Work to be completed
The listing must be reproduced in full, exactly as it stands.
>> START
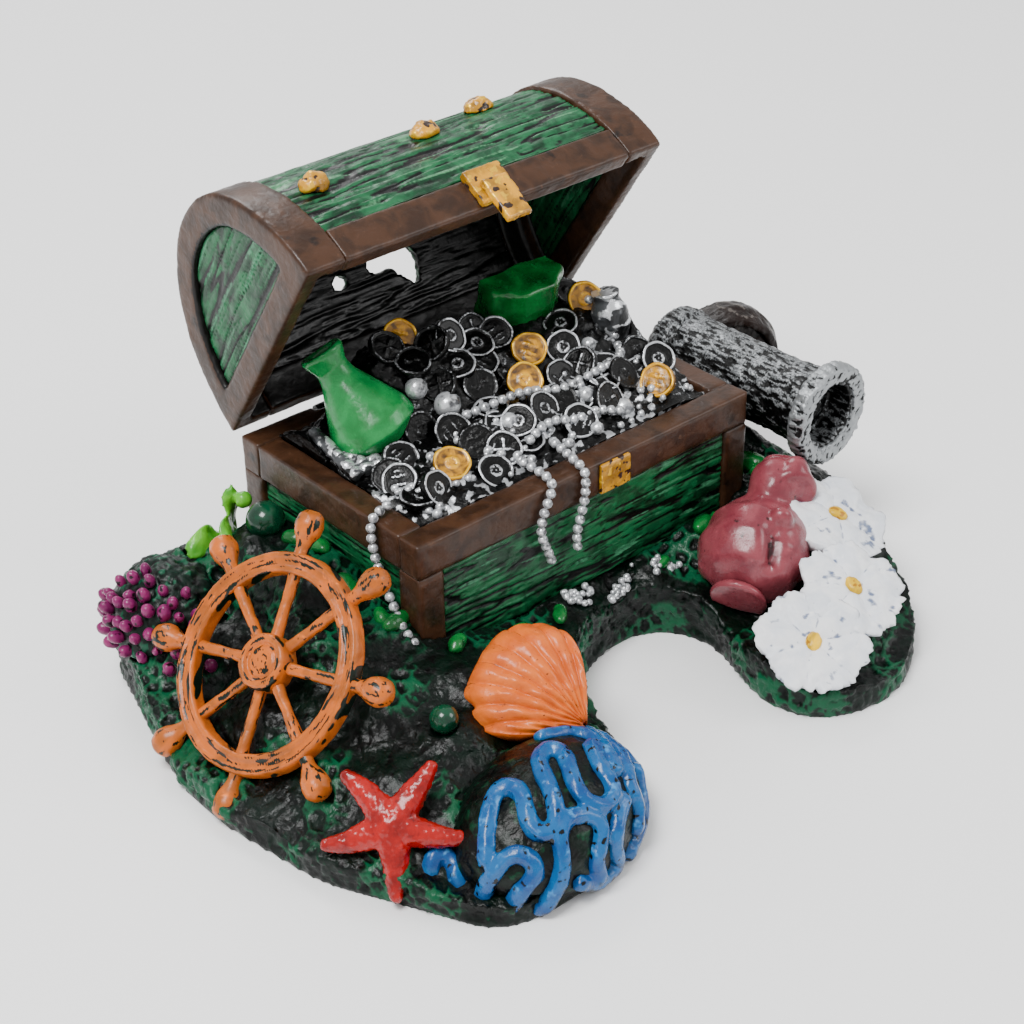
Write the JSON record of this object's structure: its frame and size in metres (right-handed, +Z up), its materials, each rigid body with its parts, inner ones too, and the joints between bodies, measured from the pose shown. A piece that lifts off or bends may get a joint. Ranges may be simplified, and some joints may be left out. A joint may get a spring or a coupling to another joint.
{
  "type": "bubbling aquarium ornament",
  "caption": "Painted resin aquarium ornament: an open treasure chest on a rock base, with a hinged lid that bubbles lift, and an air line in at the rear.",
  "frame": {"origin": "on the surface that the base stands on, below the middle of the rock base", "axes": "+X to the viewer's right along the chest's front, +Y to the rear, the way the air inlet points, +Z up"},
  "size_m": [0.138, 0.1065, 0.0772],
  "materials": {
    "air_stone_grey": "sintered grey-blue grit",
    "black_paint": "satin black",
    "blue_paint": "gloss blue over black",
    "brown_paint": "semi-gloss painted resin, dark rubbed brown",
    "clear_tube": "milky flexible tube",
    "gold_paint": "gold paint",
    "green_paint": "semi-gloss painted resin, sea green with black grain lines",
    "gunmetal": "black with silver dry-brushing",
    "lime_paint": "gloss lime green",
    "magenta_paint": "gloss magenta",
    "maroon_paint": "gloss maroon",
    "orange_paint": "gloss orange-brown, streaked dark",
    "pearl": "pearly silver-white",
    "red_paint": "gloss red",
    "rock_paint": "matt resin, near-black with dark green dry-brushing",
    "scallop_orange": "gloss orange with dark specks",
    "silver_paint": "silver dry-brushed over black",
    "steel": "stainless wire",
    "teal_paint": "gloss dark teal",
    "white_paint": "satin white",
    "yellow_paint": "satin yellow"
  },
  "bodies": {
    "base": {"air_inlet_nozzle": "clear_tube", "air_stone": "air_stone_grey", "air_tube": "clear_tube", "amphora_body": "maroon_paint", "amphora_foot": "maroon_paint", "amphora_handle": "maroon_paint", "blue_coral": "blue_paint", "cannon_barrel": "gunmetal", "cannon_muzzle_ring": "silver_paint", "chest_floor": "black_paint", "chest_knuckles": "gunmetal", "corner_posts": "brown_paint", "flower_1": "white_paint", "flower_2": "white_paint", "flower_3": "white_paint", "flower_centres": "yellow_paint", "front_pearls": "pearl", "front_planks": "green_paint", "gold_coins": "gold_paint", "green_gem": "teal_paint", "green_pearls": "teal_paint", "green_vase": "lime_paint", "heap_pearls": "pearl", "hinge_pin": "steel", "keg_head": "black_paint", "keg_staves": "brown_paint", "left_planks": "green_paint", "lock_plate": "gold_paint", "loose_pearls": "pearl", "polyp_mound": "rock_paint", "polyps": "magenta_paint", "rear_planks": "green_paint", "right_planks": "green_paint", "rim_rail_front": "brown_paint", "rim_rail_left": "brown_paint", "rim_rail_rear": "brown_paint", "rim_rail_right": "brown_paint", "rock_base": "rock_paint", "scallop_shell": "scallop_orange", "seaweed": "lime_paint", "silver_bundle": "silver_paint", "silver_coins": "silver_paint", "silver_jar": "silver_paint", "starfish": "red_paint", "treasure_heap": "black_paint", "wheel_handles": "orange_paint", "wheel_hub": "orange_paint", "wheel_rim": "orange_paint", "wheel_spokes": "orange_paint"},
    "lid": {"lid_frame_left": "brown_paint", "lid_frame_right": "brown_paint", "lid_panel_left": "green_paint", "lid_panel_right": "green_paint", "lid_planks": "green_paint", "lid_rail_front": "brown_paint", "lid_rail_rear": "brown_paint", "hasp_plate": "gold_paint", "hasp_tongue": "gold_paint", "lid_lumps": "gold_paint", "lid_knuckles": "gunmetal"}
  },
  "joints": [
    {"name": "lid_hinge", "type": "hinge", "parent": "base", "child": "lid", "pos_m": [0, 0.0413, 0.0313], "axis": [-1, 0, 0], "range_deg": [-53, 0]}
  ]
}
>> END
Result
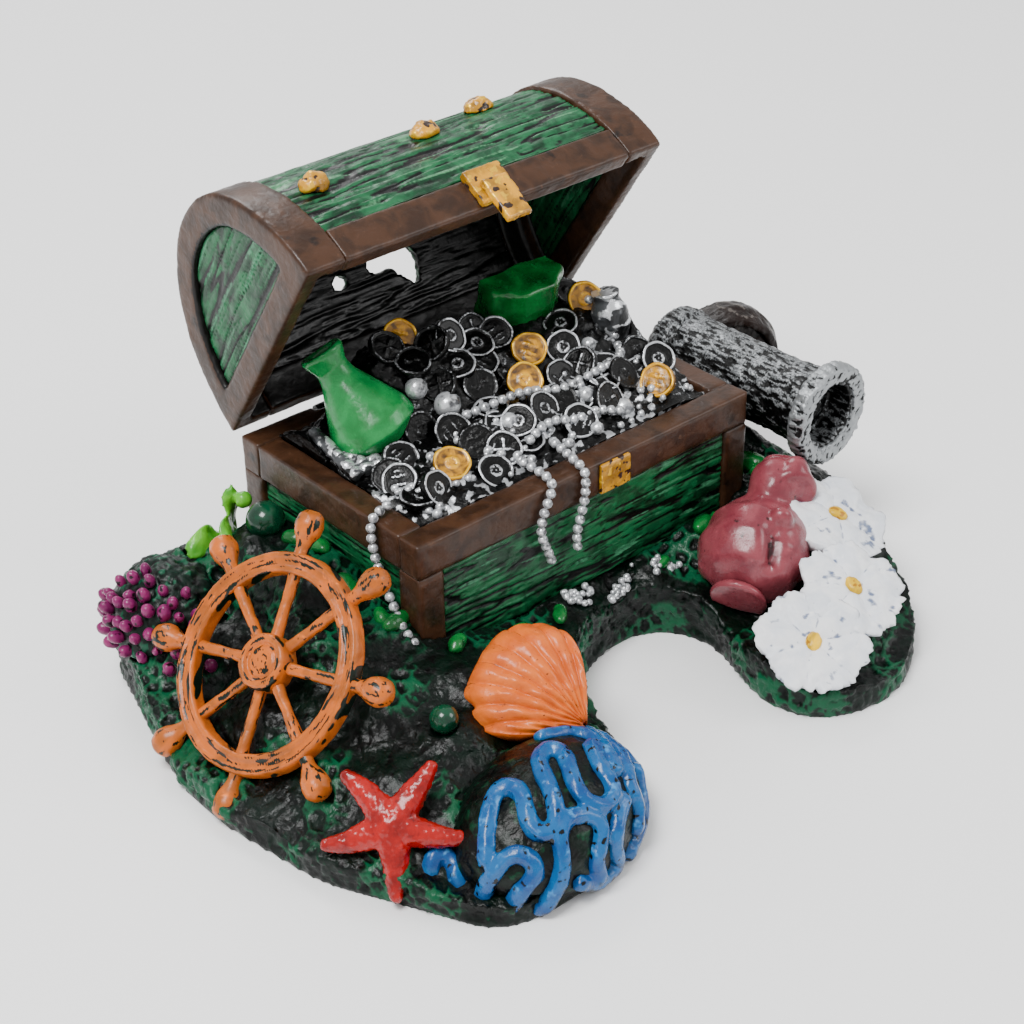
Write the JSON record of this object's structure: its frame and size in metres (right-handed, +Z up), its materials, each rigid body with its parts, inner ones too, and the joints between bodies, measured from the pose shown. A piece that lifts off or bends may get a joint. Ranges may be simplified, and some joints may be left out. A joint may get a spring or a coupling to another joint.
{
  "type": "bubbling aquarium ornament",
  "caption": "Painted resin aquarium ornament: an open treasure chest on a rock base, with a hinged lid that bubbles lift, and an air line in at the rear.",
  "frame": {"origin": "on the surface that the base stands on, below the middle of the rock base", "axes": "+X to the viewer's right along the chest's front, +Y to the rear, the way the air inlet points, +Z up"},
  "size_m": [0.138, 0.1065, 0.0772],
  "materials": {
    "air_stone_grey": "sintered grey-blue grit",
    "black_paint": "satin black",
    "blue_paint": "gloss blue over black",
    "brown_paint": "semi-gloss painted resin, dark rubbed brown",
    "clear_tube": "milky flexible tube",
    "gold_paint": "gold paint",
    "green_paint": "semi-gloss painted resin, sea green with black grain lines",
    "gunmetal": "black with silver dry-brushing",
    "lime_paint": "gloss lime green",
    "magenta_paint": "gloss magenta",
    "maroon_paint": "gloss maroon",
    "orange_paint": "gloss orange-brown, streaked dark",
    "pearl": "pearly silver-white",
    "red_paint": "gloss red",
    "rock_paint": "matt resin, near-black with dark green dry-brushing",
    "scallop_orange": "gloss orange with dark specks",
    "silver_paint": "silver dry-brushed over black",
    "steel": "stainless wire",
    "teal_paint": "gloss dark teal",
    "white_paint": "satin white",
    "yellow_paint": "satin yellow"
  },
  "bodies": {
    "base": {"air_inlet_nozzle": "clear_tube", "air_stone": "air_stone_grey", "air_tube": "clear_tube", "amphora_body": "maroon_paint", "amphora_foot": "maroon_paint", "amphora_handle": "maroon_paint", "blue_coral": "blue_paint", "cannon_barrel": "gunmetal", "cannon_muzzle_ring": "silver_paint", "chest_floor": "black_paint", "chest_knuckles": "gunmetal", "corner_posts": "brown_paint", "flower_1": "white_paint", "flower_2": "white_paint", "flower_3": "white_paint", "flower_centres": "yellow_paint", "front_pearls": "pearl", "front_planks": "green_paint", "gold_coins": "gold_paint", "green_gem": "teal_paint", "green_pearls": "teal_paint", "green_vase": "lime_paint", "heap_pearls": "pearl", "hinge_pin": "steel", "keg_head": "black_paint", "keg_staves": "brown_paint", "left_planks": "green_paint", "lock_plate": "gold_paint", "loose_pearls": "pearl", "polyp_mound": "rock_paint", "polyps": "magenta_paint", "rear_planks": "green_paint", "right_planks": "green_paint", "rim_rail_front": "brown_paint", "rim_rail_left": "brown_paint", "rim_rail_rear": "brown_paint", "rim_rail_right": "brown_paint", "rock_base": "rock_paint", "scallop_shell": "scallop_orange", "seaweed": "lime_paint", "silver_bundle": "silver_paint", "silver_coins": "silver_paint", "silver_jar": "silver_paint", "starfish": "red_paint", "treasure_heap": "black_paint", "wheel_handles": "orange_paint", "wheel_hub": "orange_paint", "wheel_rim": "orange_paint", "wheel_spokes": "orange_paint"},
    "lid": {"lid_frame_left": "brown_paint", "lid_frame_right": "brown_paint", "lid_panel_left": "green_paint", "lid_panel_right": "green_paint", "lid_planks": "green_paint", "lid_rail_front": "brown_paint", "lid_rail_rear": "brown_paint", "hasp_plate": "gold_paint", "hasp_tongue": "gold_paint", "lid_lumps": "gold_paint", "lid_knuckles": "gunmetal"}
  },
  "joints": [
    {"name": "lid_hinge", "type": "hinge", "parent": "base", "child": "lid", "pos_m": [0, 0.0413, 0.0313], "axis": [-1, 0, 0], "range_deg": [-53, 0]}
  ]
}